_Task statement_:
Would you quote the material below from its first line through the line containing "shoulder_blend_r = 4.4; // [2:0.1:6]", exactly and with both ends included?
#### Data excerpt ####
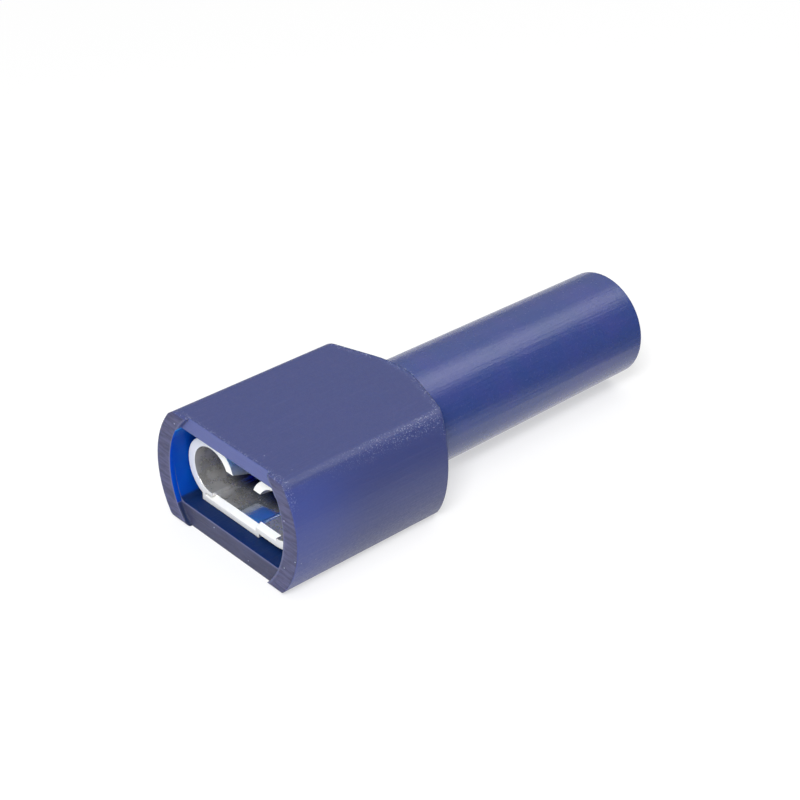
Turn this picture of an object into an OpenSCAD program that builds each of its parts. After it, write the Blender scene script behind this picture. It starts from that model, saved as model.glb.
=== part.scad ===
// Fully insulated female spade terminal for a 6.3 x 0.8 mm tab.
// The moulded housing has a boxed mouth with bowed sides and a round wire tube behind it.
// Inside is one stamped and rolled receptacle whose wire barrel runs into the tube.
// Built along +Y from the mouth with its axis level, then stood on its flat underside.

/* [Housing] */
// Length of the box from the mouth to its rear, on the centre line
body_len = 10.2; // [10.1:0.05:12.5]
// Radius of the bowed side walls
side_r = 4.4; // [4.2:0.1:5.2]
// Radius along the four long edges
edge_r = 0.65; // [0.4:0.05:0.9]
// Thickness of the side walls and of the wall behind the cavity
wall = 0.9; // [0.6:0.05:0.95]
// Thickness of the top wall
roof_wall = 0.75; // [0.6:0.05:0.9]
// Thickness of the bottom wall, which the receptacle lies on
floor_wall = 1; // [0.8:0.05:1]
// Clearance at each side of the receptacle in the cavity
side_fit = 0.05; // [0.02:0.01:0.1]
// Clearance between the receptacle and the bottom wall
seat_fit = 0.025; // [0.01:0.005:0.05]
// Radius of the bowed sides of the cavity
cavity_side_r = 4; // [3.9:0.1:5]
// Radius of the cavity's long edges
cavity_edge_r = 0.35; // [0.2:0.05:0.4]
// How far the side walls stand ahead of the top and bottom walls
lip_step = 0.25; // [0.25:0.05:0.4]
// Radius that rounds the side walls into the top and bottom at the mouth
lip_r = 0.2; // [0.1:0.05:0.2]
// Slope of the rear shoulders, in degrees
shoulder_angle = 20; // [8:1:26]
// Radius that blends the two shoulders behind the tube
shoulder_blend_r = 4.4; // [2:0.1:6]

/* [Wire tube] */
// Outer diameter where the tube leaves the box
tube_d = 5.46; // [5.2:0.02:6]
// Outer diameter at the wire end, slightly less for mould draft
tube_end_d = 5.32; // [5.1:0.02:5.9]
// Length of the tube behind the box
tube_len = 13.95; // [12:0.05:20]
// Bore that takes the wire's insulation
entry_d = 4.3; // [3.8:0.1:4.6]
// Depth of the insulation bore
entry_len = 6.4; // [4:0.1:7]
// Length of the funnel that guides the bare strands into the barrel
funnel_len = 0.9; // [0.5:0.1:1.3]
// Width of the break around the two ends of the insulation bore
entry_break = 0.2; // [0.1:0.05:0.35]

/* [Receptacle] */
// Thickness of the brass strip
sheet_t = 0.42; // [0.3:0.02:0.5]
// Overall width across the two rolls
rec_w = 7.6; // [7.4:0.05:7.66]
// Overall height of the rolls
rec_h = 3.2; // [3:0.05:3.25]
// Length of the rolled part
rec_len = 6.6; // [6:0.1:6.7]
// Distance from the mouth to the front of the receptacle
rec_setback = 1; // [0.6:0.05:1.3]
// Angle above level at which the rolls end over the tab, in degrees
lip_angle = 3; // [0:1:20]
// Angle above level at which the rolls end at the front, in degrees
lead_angle = 20; // [10:1:40]
// Length of the lead-in over which the rolls close on the tab
lead_len = 1.7; // [0.8:0.1:3]
// Depth of the pressed channel along the floor
channel_depth = 0.2; // [0.1:0.01:0.2]
// Width of the pressed channel along the floor
channel_w = 3.9; // [3.7:0.1:4]
// Middle of the channel, to the left of the centre line
channel_x = -0.9; // [-1:0.05:-0.8]
// Length of the coined chamfer along the floor's front edge
coin_len = 0.3; // [0.15:0.05:0.5]
// Depth of the coined chamfer
coin_depth = 0.15; // [0.05:0.01:0.15]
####
_Worked answer_:
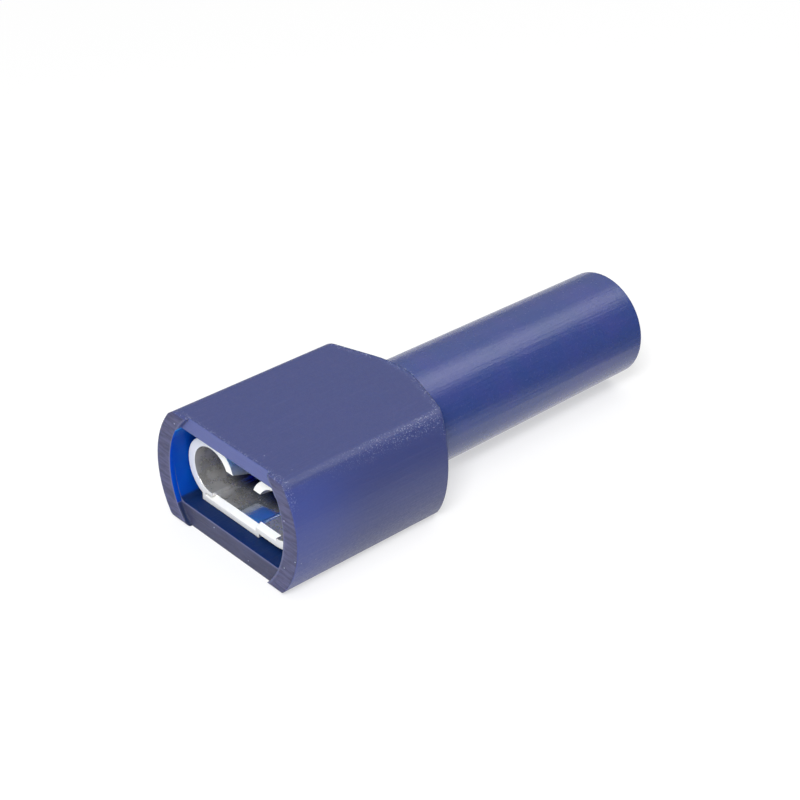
Turn this picture of an object into an OpenSCAD program that builds each of its parts. After it, write the Blender scene script behind this picture. It starts from that model, saved as model.glb.
=== part.scad ===
// Fully insulated female spade terminal for a 6.3 x 0.8 mm tab.
// The moulded housing has a boxed mouth with bowed sides and a round wire tube behind it.
// Inside is one stamped and rolled receptacle whose wire barrel runs into the tube.
// Built along +Y from the mouth with its axis level, then stood on its flat underside.

/* [Housing] */
// Length of the box from the mouth to its rear, on the centre line
body_len = 10.2; // [10.1:0.05:12.5]
// Radius of the bowed side walls
side_r = 4.4; // [4.2:0.1:5.2]
// Radius along the four long edges
edge_r = 0.65; // [0.4:0.05:0.9]
// Thickness of the side walls and of the wall behind the cavity
wall = 0.9; // [0.6:0.05:0.95]
// Thickness of the top wall
roof_wall = 0.75; // [0.6:0.05:0.9]
// Thickness of the bottom wall, which the receptacle lies on
floor_wall = 1; // [0.8:0.05:1]
// Clearance at each side of the receptacle in the cavity
side_fit = 0.05; // [0.02:0.01:0.1]
// Clearance between the receptacle and the bottom wall
seat_fit = 0.025; // [0.01:0.005:0.05]
// Radius of the bowed sides of the cavity
cavity_side_r = 4; // [3.9:0.1:5]
// Radius of the cavity's long edges
cavity_edge_r = 0.35; // [0.2:0.05:0.4]
// How far the side walls stand ahead of the top and bottom walls
lip_step = 0.25; // [0.25:0.05:0.4]
// Radius that rounds the side walls into the top and bottom at the mouth
lip_r = 0.2; // [0.1:0.05:0.2]
// Slope of the rear shoulders, in degrees
shoulder_angle = 20; // [8:1:26]
// Radius that blends the two shoulders behind the tube
shoulder_blend_r = 4.4; // [2:0.1:6]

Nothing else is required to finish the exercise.